Johnson’s comments on the EU echoed those made earlier in the convention by a spokesperson for the U.S. biotech industry, who launched a blistering attack on the Europeans.
Mike Phillips, executive director for food and agriculture for the Biotechnology Industry Organization, said the “illegal” moratorium is hurting U.S. farmers and exporters, as well as his industry.
“Europe must be told it has to respect a rules-based system of trade,” he said, predicting the U.S. government will soon initiate a dispute settlement case with the WTO.
“They’ve taken this way too far. It’s been going on for four years and it’s got to stop.”
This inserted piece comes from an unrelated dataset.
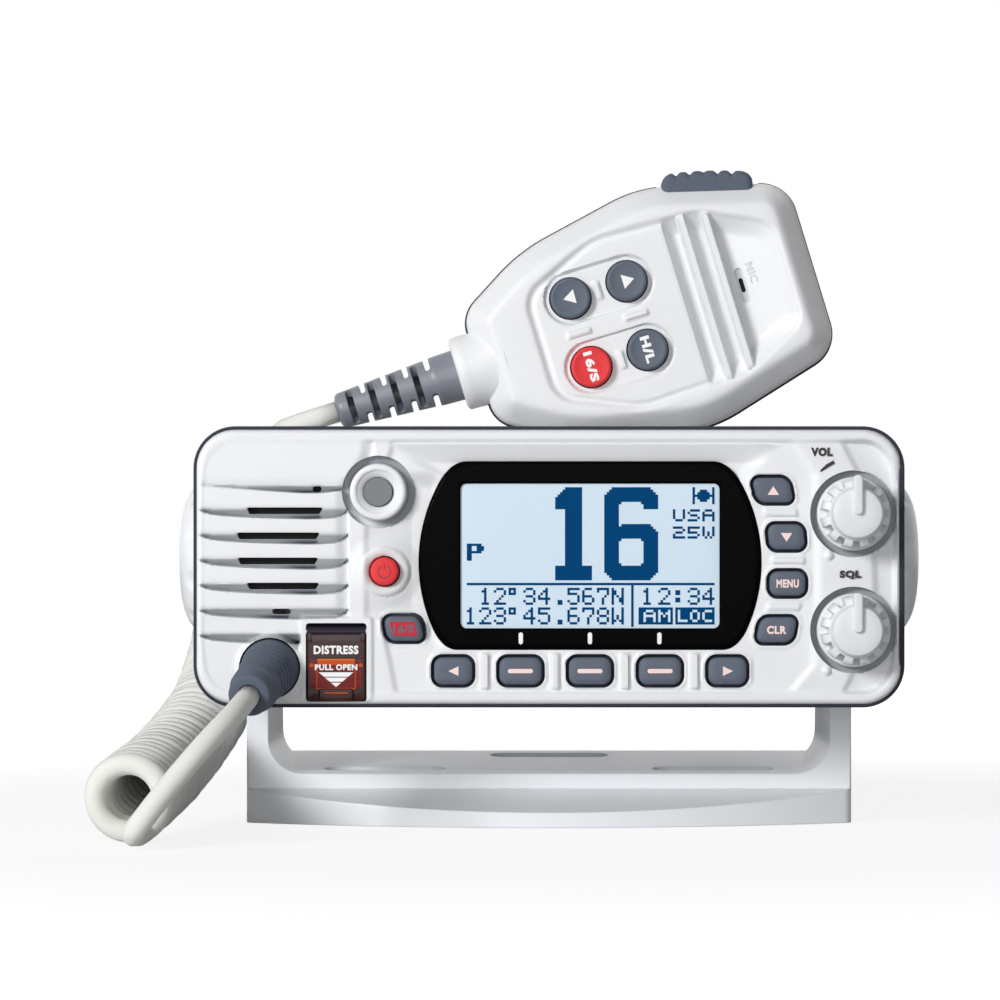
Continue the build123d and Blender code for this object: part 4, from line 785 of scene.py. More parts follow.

But the EU’s agricultural counsellor based in Washington, D.C., urged the Americans to be patient.
Gerard Kiely said in an interview the EU will soon have a labelling and traceability system that should reduce consumer fears about GM food.
“I expect approvals of GMOs to start again in the EU within this next six-month period,” he said. “It would be total stupidity for them to take a case forward at this stage with the problem nearly solved.”
He warned that a WTO case would raise the profile of the GM issue, which has been quiet in Europe recently, and could generate a fresh wave of protests by anti-biotech groups.
Kiely added that some European farmers are anxious to begin using some new biotech products, but the issue is sensitive among consumers.
He also laid blame for the problem at the feet of the U.S. government and the companies that developed the products.
The companies showed “arrogance” in the way they brought the products into the system without taking consumer concerns into account, and a lack of proper regulation in the U.S. resulted in disasters like the StarLink corn situation, in which GM feed corn ended up in food products.
“If all this had been handled differently from Day 1, maybe we’d never have had this problem in Europe.”